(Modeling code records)
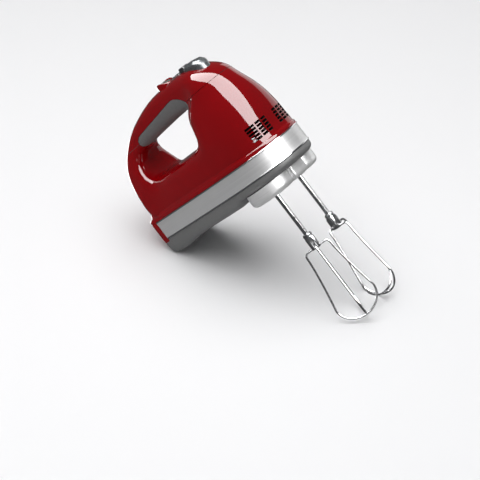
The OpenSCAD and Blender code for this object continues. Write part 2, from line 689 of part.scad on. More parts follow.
/* Beaters */
phase = [45, 0];                   // turn of the right and left beaters, 45 degrees apart
shaft_top = top_plate_z - 1.2;
module beater_shaft(s) { upright(beater_x, s * side_y, neck_z + 5, shaft_top, shaft_d / 2); }
module beater_shaft_right() { color(steel) pose() beater_shaft(-1); }
module beater_shaft_left() { color(steel) pose() beater_shaft(1); }
module beater_ferrule(s, turn) {
  translate([beater_x, s * side_y, neck_z]) rotate(turn) difference() {
    union() {
      cylinder(h = ferrule_h, r = 5);
      translate([0, 0, 0.6]) linear_extrude(height = ferrule_h - 4) hull()
        for (x = [-1, 1], y = [-1, 1]) translate([x * 3.6, y * 3.6]) circle(1.6, $fn = 32);
    }
    translate([0, 0, 5]) cylinder(h = ferrule_h, r = shaft_d / 2 + 0.02);
    for (a = [0, 90]) rotate(a) translate([-9, -wire_d / 2 - 0.15, -1]) cube([18, wire_d + 0.3, wire_d + 3.65]);
  }
}
module beater_ferrule_right() { color(steel) pose() beater_ferrule(-1, phase[0]); }
module beater_ferrule_left() { color(steel) pose() beater_ferrule(1, phase[1]); }
/* One wire loop, drawn as half of its centre line and mirrored; lift raises its round end */
function loop_half(lift) = let (z0 = neck_z + wire_d / 2 + 0.3 + lift, zc = loop_mid)
  concat(
    [[0.01, z0], [10, z0]],
    [for (a = [60:-30:0]) [10 + 3.6 * cos(a), z0 - 3.6 + 3.6 * sin(a)]],
    [for (t = [1, 2, 3]) let (u = t / 4) [13.6 + (loop_r - 13.6) * pow(u, 1.35), (z0 - 3.6) * (1 - u) + zc * u]],
    [for (a = [0:10:90]) [loop_r * cos(a), zc - (loop_drop - lift) * sin(a)]]);
module beater_loop(s, turn, lift) {
  h = loop_half(lift);
  n = len(h);
  path = concat([for (p = h) [p.x, 0, p.y]], [for (i = [n - 2:-1:1]) [-h[i].x, 0, h[i].y]]);
  translate([beater_x, s * side_y, 0]) rotate(turn) wire_ring(path, wire_d / 2, 8);
}
/* Closed wire along a ring of points in the x-z plane */
module wire_ring(path, r, m) {
  n = len(path);
  pts = [for (i = [0:n - 1]) let (t = unit(path[(i + 1) % n] - path[(i + n - 1) % n]), u = [0, 1, 0], v = cross(t, u))
    each [for (j = [0:m - 1]) path[i] + r * (cos(360 * j / m) * u + sin(360 * j / m) * v)]];
  polyhedron(points = pts, faces = [for (i = [0:n - 1], j = [0:m - 1]) let (p = (i + 1) % n, k = (j + 1) % m)
    each [[i * m + j, p * m + j, p * m + k], [i * m + j, p * m + k, i * m + k]]]);
}
module beater_loop_a_right() { color(steel) pose() beater_loop(-1, phase[0], 0); }
module beater_loop_b_right() { color(steel) pose() beater_loop(-1, phase[0] + 90, wire_d + 0.3); }
module beater_loop_a_left() { color(steel) pose() beater_loop(1, phase[1], 0); }
module beater_loop_b_left() { color(steel) pose() beater_loop(1, phase[1] + 90, wire_d + 0.3); }

// Ejector: a button on a rod, with a crossbar whose two pins push the beater shafts down
yoke_z = top_plate_z + 5.9 + eject_travel;
guide_z = 78 * kz;                 // top of the guide that the spring stands on
rod_r = 3.6;
module ejector_button() {
  color(grey) pose() intersection() {
    side(eject_side, eject_w);
    eject_plan(0, 110 * kz, 170 * kz);
  }
}
module ejector_yoke() {
  color(cream) pose() {
    upright(rod_x, 0, yoke_z, 116 * kz - 0.1, rod_r);
    block(rod_x - 4, rod_x + 4, 2 * side_y + 8, yoke_z, yoke_z + 4, 3);
    for (s = [-1, 1]) upright(rod_x, s * side_y, shaft_top + 0.3, yoke_z + 1, shaft_d / 2 - 0.2);
  }
}
module ejector_guide() {
  color(grey) pose() difference() {
    union() {
      block(rod_x - 16, rod_x + 16, 20, guide_z - 4, guide_z, 2);
      for (s = [-1, 1]) translate([rod_x + s * 13 - 3, -6, top_plate_z + 4.45]) cube([6, 12, guide_z - top_plate_z - 5]);
    }
    upright(rod_x, 0, guide_z - 10, guide_z + 10, rod_r + 0.3);
  }
}
module ejector_spring() {
  color(steel) pose() translate([rod_x, 0, guide_z + 0.05]) coil(6.6, 116 * kz - guide_z - 0.15, 7, 1, 12);
}

motor_housing();
handle_cover();
trim_band();
base_cover();
socket_plate();
handle_grip();
display_bezel();
display_lens();
display_module();
control_strip();
control_board();
board_components();
power_switch();
cord_gland();
cord_clamp();
vent_baffle();
stator_core();
field_coils();
motor_bracket_rear();
motor_bracket_front();
motor_bearings();
brush_holders();
carbon_brushes();
brush_springs();
gearbox_frame();
gearbox_top();
gearbox_screws();
spindle_bushes();
socket_seals();
housing_screws();
motor_shaft();
armature_core();
armature_windings();
commutator();
worm();
cooling_fan();
worm_wheel_right();
worm_wheel_left();
spindle_right();
spindle_left();
retaining_ring_right();
retaining_ring_left();
beater_shaft_right();
beater_shaft_left();
beater_ferrule_right();
beater_ferrule_left();
beater_loop_a_right();
beater_loop_b_right();
beater_loop_a_left();
beater_loop_b_left();
ejector_button();
ejector_yoke();
ejector_guide();
ejector_spring();
power_button();
power_spring();
speed_up_button();
speed_down_button();
speed_up_spring();
speed_down_spring();
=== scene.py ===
import bpy
import bmesh
import json
import math
from mathutils import Matrix, Vector


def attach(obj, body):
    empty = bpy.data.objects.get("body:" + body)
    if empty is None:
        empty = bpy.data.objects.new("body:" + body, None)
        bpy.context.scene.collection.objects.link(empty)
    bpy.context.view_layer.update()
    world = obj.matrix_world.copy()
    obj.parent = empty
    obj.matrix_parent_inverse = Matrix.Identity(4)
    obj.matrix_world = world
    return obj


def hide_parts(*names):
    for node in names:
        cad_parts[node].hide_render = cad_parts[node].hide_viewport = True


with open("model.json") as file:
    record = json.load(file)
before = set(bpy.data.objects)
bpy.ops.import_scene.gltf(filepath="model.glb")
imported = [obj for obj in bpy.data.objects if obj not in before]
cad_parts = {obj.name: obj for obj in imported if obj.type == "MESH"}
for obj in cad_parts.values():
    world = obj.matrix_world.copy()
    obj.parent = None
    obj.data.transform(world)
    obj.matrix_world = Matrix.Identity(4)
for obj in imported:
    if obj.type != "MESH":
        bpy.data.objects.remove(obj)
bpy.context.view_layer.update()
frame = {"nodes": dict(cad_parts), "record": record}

# ---- Studio ----
# A pale sweep that the mixer stands on. A long strip bank overhead and a few cards at its sides
# make the reflections; a broad soft light that mirrors don't see makes the shading.
scene = bpy.context.scene
scene.view_settings.view_transform = "Standard"
world = bpy.data.worlds.new("studio_air")
scene.world = world
world.use_nodes = True
world.node_tree.nodes["Background"].inputs["Color"].default_value = (0.97, 0.98, 1, 1)
world.node_tree.nodes["Background"].inputs["Strength"].default_value = 0.1


def softbox(name, at, look, wide, high, radiance, shades=True, mirrors=True):
    light = bpy.data.lights.new(name, "AREA")
    light.shape = "RECTANGLE"
    light.size, light.size_y, light.energy = wide, high, radiance * math.pi * wide * high
    lamp = bpy.data.objects.new(name, light)
    lamp.location = at
    lamp.rotation_mode = "QUATERNION"
    lamp.rotation_quaternion = (Vector(look) - Vector(at)).to_track_quat("-Z", "Y")
    lamp.visible_diffuse, lamp.visible_glossy = shades, mirrors
    scene.collection.objects.link(lamp)
    return lamp


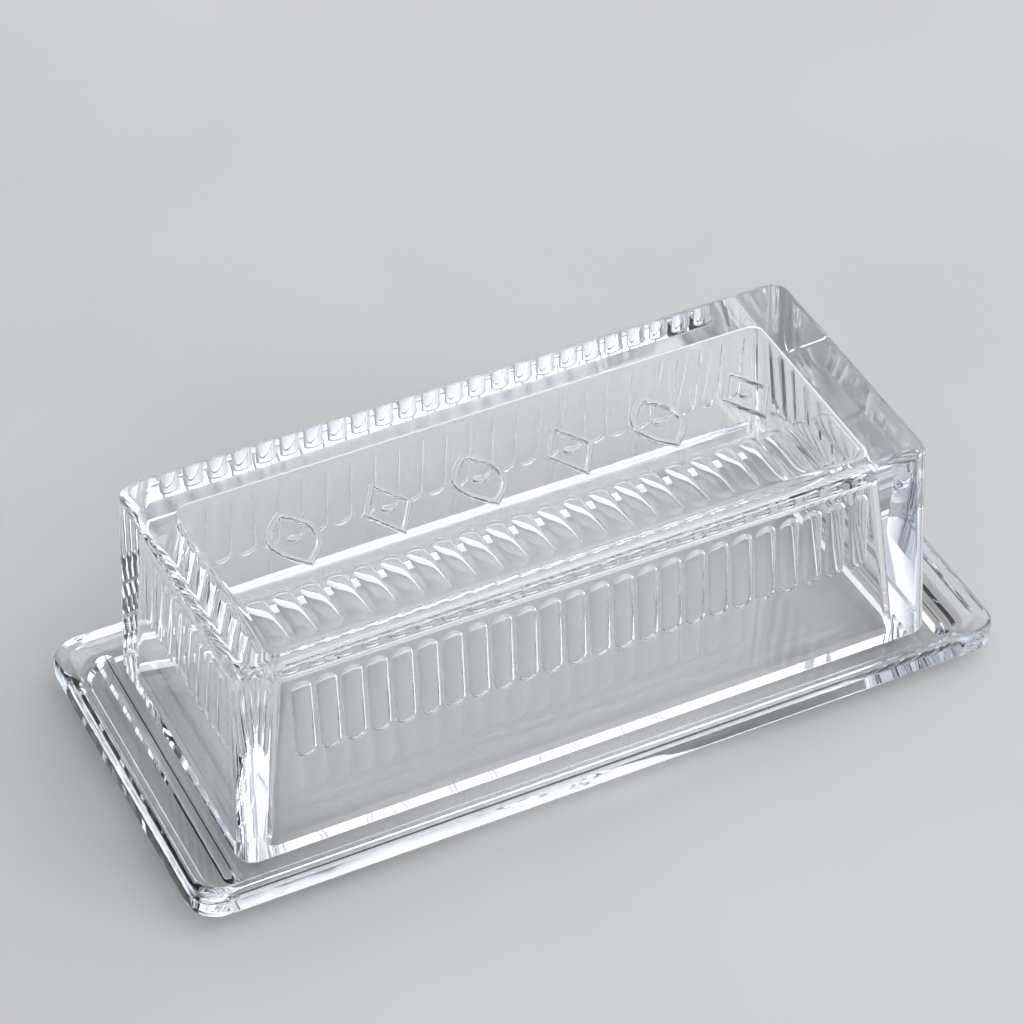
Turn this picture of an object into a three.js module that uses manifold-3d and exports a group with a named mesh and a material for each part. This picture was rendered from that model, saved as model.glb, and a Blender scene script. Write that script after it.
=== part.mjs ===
// Clear pressed-glass butter dish: a rimmed tray, and a thick-walled cover that lifts off it.
// Frame: origin at the centre of the tray's underside, +X along the dish, +Z up, millimetres.
import * as THREE from "three";
import { mergeVertices } from "three/addons/utils/BufferGeometryUtils.js";
import Module from "manifold-3d";

const wasm = await Module();
wasm.setup();

// Tray: a flat floor on a narrower foot, with a raised rim all round. It reaches past the cover's
// foot by a shelf at each end and a shelf along each side.
const END_SHELF = 14.05;
const SIDE_SHELF = 9.05;
const TRAY_CORNER = 7;
const RIM_HEIGHT = 3.2;
const RIM_WIDTH = 3.4;
const RIM_SLOPE = 1.3;
const RIM_ROUND = 1.1;
const EDGE_BOTTOM = 4.2;
const FOOT_INSET = 5.5;
const FOOT_FLARE = 1;
const FOOT_HEIGHT = 1.8;
const FLOOR_TOP = 6.4;

// Raised bars across the tray's ends, which keep the cover from sliding lengthwise.
const BAR_WIDTH = 4.4;
const BAR_HEIGHT = 1.5;
const BAR_ROOT = 1;
const BAR_END_GAP = 1.5;

// Cover: an open-bottomed box. Both faces of its walls widen towards the foot.
const COVER_LENGTH = 165;
const COVER_WIDTH = 68;
const COVER_HEIGHT = 53.3;
const COVER_CORNER = 4;
const COVER_EDGE = 2.5;
const TOP_THICKNESS = 8.7;
const SIDE_WALL = 7.9;
const END_WALL = 10.2;
const OUTER_DRAFT = THREE.MathUtils.degToRad(2.2);
const SIDE_DRAFT = THREE.MathUtils.degToRad(5.2);
const END_DRAFT = THREE.MathUtils.degToRad(6.5);
const CAVITY_CORNER = 3;

// Clearances between the cover and the tray.
const SEAT_GAP = 0.3;
const BAR_CLEARANCE = 0.6;

// Flutes: upright round-ended hollows in the upper half of the cavity's walls.
const FLUTE_PITCH = 5.8;
const FLUTE_WIDTH = 4.8;
const FLUTE_HEIGHT = 20.5;
const FLUTE_DEPTH = 0.6;
const FLUTE_BELOW_CEILING = 2.2;
const FLUTE_MARGIN = 2.5;

// Hollows: a row of round-ended hollows in the ceiling along its front edge, lying across the dish.
const HOLLOW_PITCH = 6.2;
const HOLLOW_WIDTH = 4.9;
const HOLLOW_LENGTH = 16;
const HOLLOW_DEPTH = 0.25;
const HOLLOW_FROM_EDGE = 1.5;
const HOLLOW_MARGIN = 0.5;

// Ornament: a row of raised line figures on the cover's top.
const FIGURE_COUNT = 6;
const FIGURE_PITCH = 21.8;
const FIGURE_LENGTH = 19;
const FIGURE_WIDTH = 12;
const LINE_WIDTH = 1.6;
const LINE_RELIEF = 0.8;
const LINE_ROOT = 0.4;
const STUD_RADIUS = 1.5;

// Straight steps in each arc of the bodies, and in each arc of the flutes and figures.
const ARC_STEPS = 5;
const FINE_STEPS = 4;

const coverFoot = FLOOR_TOP + SEAT_GAP;
const coverTop = coverFoot + COVER_HEIGHT;
const ceiling = coverTop - TOP_THICKNESS;
const shoulder = coverTop - COVER_EDGE;
const coverSpread = Math.tan(OUTER_DRAFT) * (shoulder - coverFoot);
const trayLength = COVER_LENGTH + 2 * (coverSpread + END_SHELF);
const trayWidth = COVER_WIDTH + 2 * (coverSpread + SIDE_SHELF);

// A solid for joining and cutting, from a geometry that is one closed surface.
function solid(geometry) {
  const bare = geometry.clone();
  bare.deleteAttribute("normal");
  bare.deleteAttribute("uv");
  const merged = mergeVertices(bare, 1e-4);
  const mesh = new wasm.Mesh({
    numProp: 3,
    vertProperties: merged.attributes.position.array,
    triVerts: new Uint32Array(merged.index.array),
  });
  return new wasm.Manifold(mesh);
}

// The geometry of a finished solid.
function geometryOf(made) {
  const mesh = made.getMesh();
  const geometry = new THREE.BufferGeometry();
  geometry.setAttribute("position", new THREE.BufferAttribute(mesh.vertProperties, 3));
  geometry.setIndex(new THREE.BufferAttribute(mesh.triVerts, 1));
  geometry.computeVertexNormals();
  return geometry;
}

// A rectangle with rounded corners, centred on the origin.
function roundedRectangle(length, width, radius) {
  const x = length / 2 - radius;
  const y = width / 2 - radius;
  const shape = new THREE.Shape();
  shape.absarc(x, y, radius, 0, Math.PI / 2);
  shape.absarc(-x, y, radius, Math.PI / 2, Math.PI);
  shape.absarc(-x, -y, radius, Math.PI, 1.5 * Math.PI);
  shape.absarc(x, -y, radius, 1.5 * Math.PI, 2 * Math.PI);
  return shape;
}

// A moulded block: the rounded rectangle is repeated at each level, moved out there by growX and
// growY. Levels run upwards.
function moulded({ length, width, radius, levels }) {
  const block = new THREE.ExtrudeGeometry(roundedRectangle(length, width, radius), {
    depth: levels.length - 1,
    steps: levels.length - 1,
    bevelEnabled: false,
    curveSegments: ARC_STEPS,
  });
  const position = block.attributes.position;
  for (let i = 0; i < position.count; i += 1) {
    const { z, growX, growY } = levels[Math.round(position.getZ(i))];
    const x = position.getX(i);
    const y = position.getY(i);
    position.setXYZ(i, x + Math.sign(x) * growX, y + Math.sign(y) * growY, z);
  }
  return solid(block);
}

// One level of a moulded block that grows the same way on all four sides.
function level(z, grow) {
  return { z, growX: grow, growY: grow };
}

// A round-ended bar outline, centred on the origin, its length along Y.
function pill(width, length) {
  const radius = width / 2;
  const straight = length / 2 - radius;
  const shape = new THREE.Shape();
  shape.absarc(0, straight, radius, 0, Math.PI);
  shape.absarc(0, -straight, radius, Math.PI, 2 * Math.PI);
  return shape;
}

// A flat-topped solid from an outline.
function slab(shape, low, high) {
  const made = new THREE.ExtrudeGeometry(shape, {
    depth: high - low,
    bevelEnabled: false,
    curveSegments: FINE_STEPS,
  });
  return made.translate(0, 0, low);
}

// Centres of as many repeats as fit along the given length, less a margin at each end.
function rowCentres(length, pitch, margin) {
  const count = Math.floor((length - 2 * margin) / pitch);
  return Array.from({ length: count }, (_, i) => (i - (count - 1) / 2) * pitch);
}

// The cutter of one hollow in the ceiling.
function hollowCutter(along, across) {
  const shape = pill(HOLLOW_WIDTH, HOLLOW_LENGTH);
  const cutter = slab(shape, ceiling - HOLLOW_DEPTH, ceiling + HOLLOW_DEPTH);
  return solid(cutter.translate(along, across, 0));
}

// The cutter of one flute in the wall that stands at `reach` from the middle under the ceiling
// and slopes outwards below it, turned about Z onto its own side of the cavity.
function fluteCutter({ along, reach, draft, turn }) {
  const middle = FLUTE_BELOW_CEILING + FLUTE_HEIGHT / 2;
  const cutter = slab(pill(FLUTE_WIDTH, FLUTE_HEIGHT), -FLUTE_DEPTH, FLUTE_DEPTH);
  cutter.rotateX(Math.PI / 2 + draft);
  cutter.translate(along, reach + middle * Math.tan(draft), ceiling - middle);
  cutter.rotateZ(turn);
  return solid(cutter);
}

// A pointed oval outline.
function leafOutline(width, length) {
  const shape = new THREE.Shape();
  shape.moveTo(0, -length / 2);
  shape.quadraticCurveTo(width, 0, 0, length / 2);
  shape.quadraticCurveTo(-width, 0, 0, -length / 2);
  return shape;
}

// A diamond outline.
function lozengeOutline(width, length) {
  const shape = new THREE.Shape();
  shape.moveTo(0, -length / 2);
  shape.lineTo(width / 2, 0);
  shape.lineTo(0, length / 2);
  shape.lineTo(-width / 2, 0);
  shape.lineTo(0, -length / 2);
  return shape;
}

// One raised line figure: a leaf or a lozenge outline with a stud in its middle.
function figure(isLeaf, x) {
  const outline = isLeaf ? leafOutline : lozengeOutline;
  const narrow = FIGURE_WIDTH - 2 * LINE_WIDTH;
  const short = FIGURE_LENGTH * (narrow / FIGURE_WIDTH);
  const line = outline(FIGURE_WIDTH, FIGURE_LENGTH);
  line.holes.push(outline(narrow, short));
  const stud = new THREE.Shape();
  stud.absarc(0, 0, STUD_RADIUS, 0, 2 * Math.PI);
  return [line, stud].map((shape) => {
    const raised = slab(shape, coverTop - LINE_ROOT, coverTop + LINE_RELIEF);
    return solid(raised.translate(x, 0, 0));
  });
}

function makeCover() {
  // The outside: a straight drafted wall, then a rounded upper edge.
  const levels = [level(coverFoot, coverSpread)];
  for (let i = 0; i <= ARC_STEPS; i += 1) {
    const angle = (i / ARC_STEPS) * (Math.PI / 2);
    const inset = COVER_EDGE * (1 - Math.cos(angle));
    levels.push(level(shoulder + COVER_EDGE * Math.sin(angle), -inset));
  }
  let cover = moulded({
    length: COVER_LENGTH,
    width: COVER_WIDTH,
    radius: COVER_CORNER,
    levels,
  });

  // The cavity opens through the foot, so its cutter runs on below it.
  const cavityLength = COVER_LENGTH - 2 * END_WALL;
  const cavityWidth = COVER_WIDTH - 2 * SIDE_WALL;
  const below = 1;
  const depth = ceiling - coverFoot + below;
  cover = cover.subtract(
    moulded({
      length: cavityLength,
      width: cavityWidth,
      radius: CAVITY_CORNER,
      levels: [
        {
          z: coverFoot - below,
          growX: depth * Math.tan(END_DRAFT),
          growY: depth * Math.tan(SIDE_DRAFT),
        },
        level(ceiling, 0),
      ],
    }),
  );

  for (const turn of [0, Math.PI]) {
    for (const along of rowCentres(cavityLength, FLUTE_PITCH, FLUTE_MARGIN)) {
      const cutter = fluteCutter({ along, reach: cavityWidth / 2, draft: SIDE_DRAFT, turn });
      cover = cover.subtract(cutter);
    }
    for (const along of rowCentres(cavityWidth, FLUTE_PITCH, FLUTE_MARGIN)) {
      const endTurn = turn + Math.PI / 2;
      const reach = cavityLength / 2;
      const cutter = fluteCutter({ along, reach, draft: END_DRAFT, turn: endTurn });
      cover = cover.subtract(cutter);
    }
  }

  const hollowMiddle = HOLLOW_FROM_EDGE + HOLLOW_LENGTH / 2 - cavityWidth / 2;
  for (const along of rowCentres(cavityLength, HOLLOW_PITCH, HOLLOW_MARGIN)) {
    cover = cover.subtract(hollowCutter(along, hollowMiddle));
  }

  for (let i = 0; i < FIGURE_COUNT; i += 1) {
    const x = (i - (FIGURE_COUNT - 1) / 2) * FIGURE_PITCH;
    for (const raised of figure(i % 2 === 0, x)) {
      cover = cover.add(raised);
    }
  }
  return cover;
}

function makeTray() {
  const rimTop = FLOOR_TOP + RIM_HEIGHT;
  let tray = moulded({
    length: trayLength,
    width: trayWidth,
    radius: TRAY_CORNER,
    levels: [
      level(0, -FOOT_INSET - FOOT_FLARE),
      level(FOOT_HEIGHT, -FOOT_INSET),
      level(EDGE_BOTTOM, 0),
      level(rimTop - RIM_ROUND, 0),
      level(rimTop - 0.3 * RIM_ROUND, -0.3 * RIM_ROUND),
      level(rimTop, -RIM_ROUND),
    ],
  });

  // The sunk floor inside the rim, whose inner side slopes.
  const above = 1;
  tray = tray.subtract(
    moulded({
      length: trayLength - 2 * RIM_WIDTH,
      width: trayWidth - 2 * RIM_WIDTH,
      radius: TRAY_CORNER,
      levels: [
        level(FLOOR_TOP, -RIM_SLOPE),
        level(rimTop, 0),
        level(rimTop + above, 0),
      ],
    }),
  );

  // The end bars stand just outside the cover's foot.
  const barLength = trayWidth - 2 * (RIM_WIDTH + RIM_SLOPE + BAR_END_GAP);
  const barX = COVER_LENGTH / 2 + coverSpread + BAR_CLEARANCE + BAR_WIDTH / 2;
  for (const side of [-1, 1]) {
    const bar = moulded({
      length: BAR_WIDTH,
      width: barLength,
      radius: 0.45 * BAR_WIDTH,
      levels: [
        level(FLOOR_TOP - BAR_ROOT, 0),
        level(FLOOR_TOP + 0.5 * BAR_HEIGHT, -0.04 * BAR_WIDTH),
        level(FLOOR_TOP + BAR_HEIGHT, -0.3 * BAR_WIDTH),
      ],
    });
    tray = tray.add(bar.translate([side * barX, 0, 0]));
  }
  return tray;
}

// A named piece of clear glass.
function glassPiece(name, made, colour) {
  const material = new THREE.MeshStandardMaterial({
    color: colour,
    roughness: 0.05,
    metalness: 0,
  });
  const mesh = new THREE.Mesh(geometryOf(made), material);
  mesh.name = name;
  return mesh;
}

const dish = new THREE.Group();
dish.add(glassPiece("tray", makeTray(), 0xd9dee6));
dish.add(glassPiece("cover", makeCover(), 0xe3e7ee));

export default dish;
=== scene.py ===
"""The looks of a clear pressed-glass butter dish: a rimmed tray under a thick fluted cover."""

import logging
import math
from collections.abc import Iterable
from dataclasses import dataclass, field
from enum import Enum

import bmesh
import bpy
from mathutils import Matrix, Vector


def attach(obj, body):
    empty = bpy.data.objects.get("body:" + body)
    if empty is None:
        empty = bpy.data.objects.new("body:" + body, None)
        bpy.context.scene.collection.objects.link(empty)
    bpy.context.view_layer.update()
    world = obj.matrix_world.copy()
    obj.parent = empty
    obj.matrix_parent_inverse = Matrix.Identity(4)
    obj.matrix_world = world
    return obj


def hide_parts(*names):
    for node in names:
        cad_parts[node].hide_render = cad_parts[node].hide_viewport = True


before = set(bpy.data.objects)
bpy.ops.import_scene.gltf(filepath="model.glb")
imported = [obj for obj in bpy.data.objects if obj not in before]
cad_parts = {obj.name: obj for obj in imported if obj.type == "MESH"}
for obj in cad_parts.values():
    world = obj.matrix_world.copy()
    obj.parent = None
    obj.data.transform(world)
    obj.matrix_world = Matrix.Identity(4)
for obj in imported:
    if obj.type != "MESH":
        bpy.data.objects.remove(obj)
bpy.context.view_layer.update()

LOG = logging.getLogger("butter_dish")
MM = 0.001
CORNER_STEPS = 10
SHARP_ANGLE = 28
WELD = 1e-5
GLASS_BOUNCES = 24
GLOSS_BOUNCES = 12


class Wall(Enum):
    """The four walls of the cover, each with its turn about Z from the far long wall."""

    FAR = 0.0
    LEFT = math.pi / 2
    NEAR = math.pi
    RIGHT = 1.5 * math.pi

    @property
    def is_long(self) -> bool:
        """Whether this is one of the two long walls."""
        return self in (Wall.FAR, Wall.NEAR)


class Motif(Enum):
    """The two raised figures that alternate along the cover's top."""

    LEAF = "leaf"
    LOZENGE = "lozenge"


class Join(Enum):
    """How a second solid changes a piece."""

    CUT = "DIFFERENCE"
    ADD = "UNION"


@dataclass(frozen=True)
class Level:
    """One level of a moulded block.

    Args:
        z: height, in millimetres.
        grow_x: how far the ends move out there, in millimetres.
        grow_y: how far the sides move out there, in millimetres.
    """

    z: float
    grow_x: float
    grow_y: float


def even(z: float, grow: float) -> Level:
    """A level that grows the same way on all four sides."""
    return Level(z, grow, grow)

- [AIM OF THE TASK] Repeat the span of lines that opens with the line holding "return tray;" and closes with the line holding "four walls of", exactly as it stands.

- [WRITTEN RESPONSE]
  return tray;
}

// A named piece of clear glass.
function glassPiece(name, made, colour) {
  const material = new THREE.MeshStandardMaterial({
    color: colour,
    roughness: 0.05,
    metalness: 0,
  });
  const mesh = new THREE.Mesh(geometryOf(made), material);
  mesh.name = name;
  return mesh;
}

const dish = new THREE.Group();
dish.add(glassPiece("tray", makeTray(), 0xd9dee6));
dish.add(glassPiece("cover", makeCover(), 0xe3e7ee));

export default dish;
=== scene.py ===
"""The looks of a clear pressed-glass butter dish: a rimmed tray under a thick fluted cover."""

import logging
import math
from collections.abc import Iterable
from dataclasses import dataclass, field
from enum import Enum

import bmesh
import bpy
from mathutils import Matrix, Vector


def attach(obj, body):
    empty = bpy.data.objects.get("body:" + body)
    if empty is None:
        empty = bpy.data.objects.new("body:" + body, None)
        bpy.context.scene.collection.objects.link(empty)
    bpy.context.view_layer.update()
    world = obj.matrix_world.copy()
    obj.parent = empty
    obj.matrix_parent_inverse = Matrix.Identity(4)
    obj.matrix_world = world
    return obj


def hide_parts(*names):
    for node in names:
        cad_parts[node].hide_render = cad_parts[node].hide_viewport = True


before = set(bpy.data.objects)
bpy.ops.import_scene.gltf(filepath="model.glb")
imported = [obj for obj in bpy.data.objects if obj not in before]
cad_parts = {obj.name: obj for obj in imported if obj.type == "MESH"}
for obj in cad_parts.values():
    world = obj.matrix_world.copy()
    obj.parent = None
    obj.data.transform(world)
    obj.matrix_world = Matrix.Identity(4)
for obj in imported:
    if obj.type != "MESH":
        bpy.data.objects.remove(obj)
bpy.context.view_layer.update()

LOG = logging.getLogger("butter_dish")
MM = 0.001
CORNER_STEPS = 10
SHARP_ANGLE = 28
WELD = 1e-5
GLASS_BOUNCES = 24
GLOSS_BOUNCES = 12


class Wall(Enum):
    """The four walls of the cover, each with its turn about Z from the far long wall."""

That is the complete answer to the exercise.